■ Dataset section
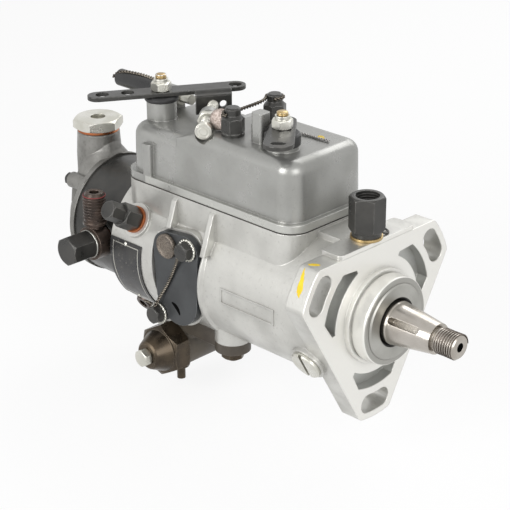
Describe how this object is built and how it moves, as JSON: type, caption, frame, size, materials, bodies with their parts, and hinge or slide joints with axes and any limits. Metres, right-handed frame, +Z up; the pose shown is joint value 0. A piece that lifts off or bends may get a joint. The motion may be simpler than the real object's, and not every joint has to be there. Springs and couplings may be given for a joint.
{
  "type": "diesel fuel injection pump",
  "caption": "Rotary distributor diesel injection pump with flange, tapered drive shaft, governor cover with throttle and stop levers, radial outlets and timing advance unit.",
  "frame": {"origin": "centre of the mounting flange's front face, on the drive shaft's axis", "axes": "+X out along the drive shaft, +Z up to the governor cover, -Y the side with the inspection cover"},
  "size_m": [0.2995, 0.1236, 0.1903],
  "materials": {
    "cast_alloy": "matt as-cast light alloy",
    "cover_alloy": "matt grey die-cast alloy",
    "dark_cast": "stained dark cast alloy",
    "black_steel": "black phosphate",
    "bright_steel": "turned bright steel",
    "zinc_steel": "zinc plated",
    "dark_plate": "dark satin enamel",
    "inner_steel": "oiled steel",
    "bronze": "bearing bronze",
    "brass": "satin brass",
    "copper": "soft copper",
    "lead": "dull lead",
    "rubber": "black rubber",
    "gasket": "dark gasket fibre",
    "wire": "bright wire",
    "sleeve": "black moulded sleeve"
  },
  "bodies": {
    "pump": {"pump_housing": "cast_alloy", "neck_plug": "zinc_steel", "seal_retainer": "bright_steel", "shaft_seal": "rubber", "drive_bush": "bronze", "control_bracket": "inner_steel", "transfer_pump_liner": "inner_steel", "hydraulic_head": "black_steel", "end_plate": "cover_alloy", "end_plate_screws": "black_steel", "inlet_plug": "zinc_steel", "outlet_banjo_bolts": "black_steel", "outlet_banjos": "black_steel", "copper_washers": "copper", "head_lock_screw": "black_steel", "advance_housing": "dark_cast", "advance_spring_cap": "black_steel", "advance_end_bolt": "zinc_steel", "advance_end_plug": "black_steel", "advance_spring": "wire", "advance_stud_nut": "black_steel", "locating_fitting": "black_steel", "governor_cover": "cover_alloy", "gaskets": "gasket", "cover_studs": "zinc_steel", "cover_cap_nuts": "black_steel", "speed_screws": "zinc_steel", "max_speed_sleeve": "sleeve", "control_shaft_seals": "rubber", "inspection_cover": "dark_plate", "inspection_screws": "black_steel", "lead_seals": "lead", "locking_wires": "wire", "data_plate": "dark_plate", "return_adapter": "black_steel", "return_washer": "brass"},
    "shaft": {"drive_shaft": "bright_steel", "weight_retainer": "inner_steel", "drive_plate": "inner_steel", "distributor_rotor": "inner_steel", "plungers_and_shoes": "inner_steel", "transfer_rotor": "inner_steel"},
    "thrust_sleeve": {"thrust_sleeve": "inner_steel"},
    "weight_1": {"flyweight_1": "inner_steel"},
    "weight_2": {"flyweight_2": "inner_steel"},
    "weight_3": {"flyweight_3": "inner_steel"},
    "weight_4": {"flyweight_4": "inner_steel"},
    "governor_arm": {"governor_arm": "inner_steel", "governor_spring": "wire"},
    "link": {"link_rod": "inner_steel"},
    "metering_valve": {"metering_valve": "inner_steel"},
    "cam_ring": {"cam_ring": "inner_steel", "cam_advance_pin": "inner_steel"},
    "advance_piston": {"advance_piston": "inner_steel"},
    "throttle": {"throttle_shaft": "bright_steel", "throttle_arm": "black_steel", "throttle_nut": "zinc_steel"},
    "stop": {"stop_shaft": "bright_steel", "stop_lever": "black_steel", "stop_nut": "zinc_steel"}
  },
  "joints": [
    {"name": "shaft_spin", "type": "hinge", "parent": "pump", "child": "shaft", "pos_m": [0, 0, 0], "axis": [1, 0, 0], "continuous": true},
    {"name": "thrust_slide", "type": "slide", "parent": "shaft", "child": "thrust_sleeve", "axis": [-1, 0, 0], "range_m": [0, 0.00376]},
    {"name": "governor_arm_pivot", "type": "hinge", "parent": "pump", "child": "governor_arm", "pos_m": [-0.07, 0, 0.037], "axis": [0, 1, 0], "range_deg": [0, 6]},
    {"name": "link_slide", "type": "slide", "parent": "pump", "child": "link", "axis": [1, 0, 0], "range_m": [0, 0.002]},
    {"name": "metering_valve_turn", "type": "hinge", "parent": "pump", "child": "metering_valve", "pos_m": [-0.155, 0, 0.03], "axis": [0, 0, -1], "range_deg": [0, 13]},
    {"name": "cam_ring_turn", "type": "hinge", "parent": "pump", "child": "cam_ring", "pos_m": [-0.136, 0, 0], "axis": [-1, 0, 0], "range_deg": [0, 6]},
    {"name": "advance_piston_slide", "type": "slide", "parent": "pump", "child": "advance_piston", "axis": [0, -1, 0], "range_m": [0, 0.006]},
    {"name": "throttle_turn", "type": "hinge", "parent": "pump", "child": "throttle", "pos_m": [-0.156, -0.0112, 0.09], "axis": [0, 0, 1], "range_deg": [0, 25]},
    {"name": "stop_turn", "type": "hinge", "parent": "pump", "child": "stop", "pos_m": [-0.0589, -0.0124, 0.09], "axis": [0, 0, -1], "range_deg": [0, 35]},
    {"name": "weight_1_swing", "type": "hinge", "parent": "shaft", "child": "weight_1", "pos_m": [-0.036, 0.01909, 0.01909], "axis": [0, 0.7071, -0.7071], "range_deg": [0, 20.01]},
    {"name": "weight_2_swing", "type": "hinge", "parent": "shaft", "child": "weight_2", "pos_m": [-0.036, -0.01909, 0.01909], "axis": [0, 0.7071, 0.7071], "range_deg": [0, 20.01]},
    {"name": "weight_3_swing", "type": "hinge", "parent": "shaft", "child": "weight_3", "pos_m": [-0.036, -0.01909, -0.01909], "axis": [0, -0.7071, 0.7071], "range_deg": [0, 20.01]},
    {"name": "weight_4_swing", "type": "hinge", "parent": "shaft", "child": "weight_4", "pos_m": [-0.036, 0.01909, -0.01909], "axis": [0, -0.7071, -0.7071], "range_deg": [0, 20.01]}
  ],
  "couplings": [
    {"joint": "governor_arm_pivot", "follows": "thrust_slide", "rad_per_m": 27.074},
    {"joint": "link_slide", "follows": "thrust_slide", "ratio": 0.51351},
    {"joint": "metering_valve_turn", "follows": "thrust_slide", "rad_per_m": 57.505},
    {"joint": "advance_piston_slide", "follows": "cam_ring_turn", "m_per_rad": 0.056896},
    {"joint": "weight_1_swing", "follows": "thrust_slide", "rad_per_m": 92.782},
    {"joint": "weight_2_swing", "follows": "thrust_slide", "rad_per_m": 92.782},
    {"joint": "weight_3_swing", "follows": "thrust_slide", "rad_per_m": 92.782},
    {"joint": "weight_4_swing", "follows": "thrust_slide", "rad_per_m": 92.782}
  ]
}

■ Requirements
Copy all lines from the material that contain "with".

■ Exercise answer
Describe how this object is built and how it moves, as JSON: type, caption, frame, size, materials, bodies with their parts, and hinge or slide joints with axes and any limits. Metres, right-handed frame, +Z up; the pose shown is joint value 0. A piece that lifts off or bends may get a joint. The motion may be simpler than the real object's, and not every joint has to be there. Springs and couplings may be given for a joint.
  "caption": "Rotary distributor diesel injection pump with flange, tapered drive shaft, governor cover with throttle and stop levers, radial outlets and timing advance unit.",
  "frame": {"origin": "centre of the mounting flange's front face, on the drive shaft's axis", "axes": "+X out along the drive shaft, +Z up to the governor cover, -Y the side with the inspection cover"},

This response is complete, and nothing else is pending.